## Exercise inputs
start
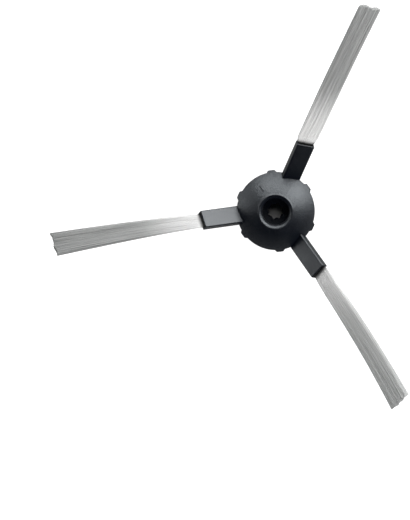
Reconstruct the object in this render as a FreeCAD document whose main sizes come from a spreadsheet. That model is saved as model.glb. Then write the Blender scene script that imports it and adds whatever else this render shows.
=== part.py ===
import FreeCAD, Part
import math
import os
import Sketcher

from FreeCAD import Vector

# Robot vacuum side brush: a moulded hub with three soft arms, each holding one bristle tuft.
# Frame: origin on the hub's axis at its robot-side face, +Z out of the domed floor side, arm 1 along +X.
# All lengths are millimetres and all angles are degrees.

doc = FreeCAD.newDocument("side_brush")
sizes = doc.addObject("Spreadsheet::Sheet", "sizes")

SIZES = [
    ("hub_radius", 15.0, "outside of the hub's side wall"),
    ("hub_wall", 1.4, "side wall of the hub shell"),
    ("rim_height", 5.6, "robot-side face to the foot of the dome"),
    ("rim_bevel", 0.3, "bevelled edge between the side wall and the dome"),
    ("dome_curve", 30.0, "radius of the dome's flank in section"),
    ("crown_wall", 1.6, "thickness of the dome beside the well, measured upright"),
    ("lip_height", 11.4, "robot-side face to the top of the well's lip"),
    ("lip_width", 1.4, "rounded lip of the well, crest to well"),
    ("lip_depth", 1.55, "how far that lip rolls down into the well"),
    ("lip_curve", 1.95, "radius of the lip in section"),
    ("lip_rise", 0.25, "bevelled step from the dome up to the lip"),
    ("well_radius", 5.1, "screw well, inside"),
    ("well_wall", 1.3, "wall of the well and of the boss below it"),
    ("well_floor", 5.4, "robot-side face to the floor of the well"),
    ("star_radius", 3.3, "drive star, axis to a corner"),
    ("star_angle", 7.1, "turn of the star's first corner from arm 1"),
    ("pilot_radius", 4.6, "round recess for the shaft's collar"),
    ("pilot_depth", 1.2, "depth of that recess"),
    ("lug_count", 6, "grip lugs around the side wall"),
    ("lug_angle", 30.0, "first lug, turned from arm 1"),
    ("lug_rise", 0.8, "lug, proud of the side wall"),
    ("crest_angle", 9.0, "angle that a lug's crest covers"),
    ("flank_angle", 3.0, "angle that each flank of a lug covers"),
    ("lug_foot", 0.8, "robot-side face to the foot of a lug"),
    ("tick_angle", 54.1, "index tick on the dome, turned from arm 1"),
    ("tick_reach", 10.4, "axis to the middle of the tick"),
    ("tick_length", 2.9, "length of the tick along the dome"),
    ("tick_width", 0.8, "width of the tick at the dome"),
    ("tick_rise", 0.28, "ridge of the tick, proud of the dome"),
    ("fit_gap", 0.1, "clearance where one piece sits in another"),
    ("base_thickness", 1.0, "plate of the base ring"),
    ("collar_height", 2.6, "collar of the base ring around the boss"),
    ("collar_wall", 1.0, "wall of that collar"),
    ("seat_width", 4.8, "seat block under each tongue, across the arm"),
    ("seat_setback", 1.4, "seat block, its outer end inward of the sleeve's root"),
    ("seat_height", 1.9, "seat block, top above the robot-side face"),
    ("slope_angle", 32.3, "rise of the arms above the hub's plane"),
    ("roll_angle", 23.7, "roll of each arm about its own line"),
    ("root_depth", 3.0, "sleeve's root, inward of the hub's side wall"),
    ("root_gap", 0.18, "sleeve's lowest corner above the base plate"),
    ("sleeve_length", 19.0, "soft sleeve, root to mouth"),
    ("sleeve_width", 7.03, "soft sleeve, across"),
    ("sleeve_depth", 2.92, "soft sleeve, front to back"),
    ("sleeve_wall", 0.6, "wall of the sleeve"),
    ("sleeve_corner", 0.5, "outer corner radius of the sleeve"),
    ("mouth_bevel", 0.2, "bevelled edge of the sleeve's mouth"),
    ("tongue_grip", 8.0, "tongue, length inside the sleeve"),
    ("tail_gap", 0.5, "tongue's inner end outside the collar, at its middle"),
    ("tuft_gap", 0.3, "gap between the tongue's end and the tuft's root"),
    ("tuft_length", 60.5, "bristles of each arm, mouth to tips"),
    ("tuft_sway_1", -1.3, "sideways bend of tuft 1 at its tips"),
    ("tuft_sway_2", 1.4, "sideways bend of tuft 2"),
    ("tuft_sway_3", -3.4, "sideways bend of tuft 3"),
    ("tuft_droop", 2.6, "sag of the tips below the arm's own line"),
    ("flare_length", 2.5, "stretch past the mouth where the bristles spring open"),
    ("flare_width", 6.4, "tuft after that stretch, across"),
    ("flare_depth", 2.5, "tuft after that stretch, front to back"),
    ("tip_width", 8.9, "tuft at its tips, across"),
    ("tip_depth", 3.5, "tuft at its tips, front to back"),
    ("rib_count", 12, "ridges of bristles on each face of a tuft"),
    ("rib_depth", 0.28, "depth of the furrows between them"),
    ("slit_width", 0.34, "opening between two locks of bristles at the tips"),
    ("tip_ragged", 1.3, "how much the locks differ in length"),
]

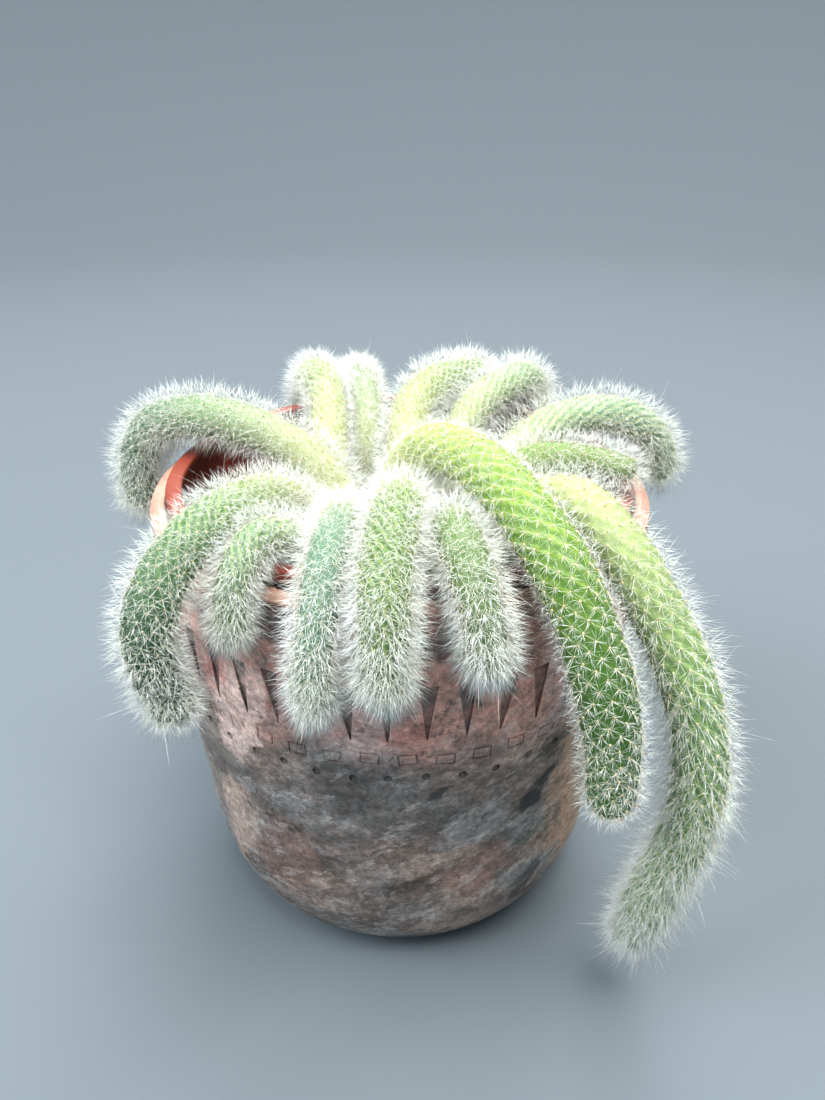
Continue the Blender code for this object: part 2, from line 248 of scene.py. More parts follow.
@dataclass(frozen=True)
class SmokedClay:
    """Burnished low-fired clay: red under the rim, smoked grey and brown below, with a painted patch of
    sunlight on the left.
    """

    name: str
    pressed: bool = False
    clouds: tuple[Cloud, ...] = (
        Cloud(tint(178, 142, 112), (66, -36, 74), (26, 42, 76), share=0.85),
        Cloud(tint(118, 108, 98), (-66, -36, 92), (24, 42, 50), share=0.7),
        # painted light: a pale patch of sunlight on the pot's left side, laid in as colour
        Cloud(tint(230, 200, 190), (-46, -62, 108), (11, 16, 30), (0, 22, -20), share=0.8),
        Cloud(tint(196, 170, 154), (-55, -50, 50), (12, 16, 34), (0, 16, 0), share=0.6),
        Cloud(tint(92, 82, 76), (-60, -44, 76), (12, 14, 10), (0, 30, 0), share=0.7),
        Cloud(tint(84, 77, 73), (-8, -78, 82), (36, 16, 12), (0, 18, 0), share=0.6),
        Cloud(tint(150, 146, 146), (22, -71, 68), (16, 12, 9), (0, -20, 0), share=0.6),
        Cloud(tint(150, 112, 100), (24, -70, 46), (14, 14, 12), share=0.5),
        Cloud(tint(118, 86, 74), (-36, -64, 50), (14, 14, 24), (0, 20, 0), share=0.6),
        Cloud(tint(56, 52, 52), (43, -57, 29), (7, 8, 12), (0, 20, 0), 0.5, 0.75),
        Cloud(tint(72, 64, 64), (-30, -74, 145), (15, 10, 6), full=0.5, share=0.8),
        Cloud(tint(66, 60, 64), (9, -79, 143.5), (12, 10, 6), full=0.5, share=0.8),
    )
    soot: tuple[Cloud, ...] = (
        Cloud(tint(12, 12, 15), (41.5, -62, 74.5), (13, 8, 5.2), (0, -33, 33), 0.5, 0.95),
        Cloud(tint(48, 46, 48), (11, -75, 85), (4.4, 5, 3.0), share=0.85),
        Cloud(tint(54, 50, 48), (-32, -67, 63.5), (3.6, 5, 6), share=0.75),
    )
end
## What to work on
Quote exactly the first line of the data and every line after it through the one holding "from FreeCAD import Vector".

## Reply
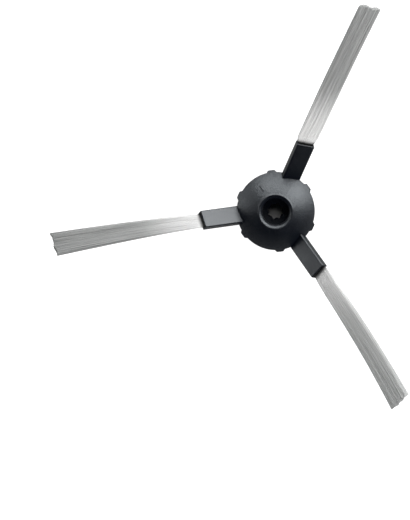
Reconstruct the object in this render as a FreeCAD document whose main sizes come from a spreadsheet. That model is saved as model.glb. Then write the Blender scene script that imports it and adds whatever else this render shows.
=== part.py ===
import FreeCAD, Part
import math
import os
import Sketcher

from FreeCAD import Vector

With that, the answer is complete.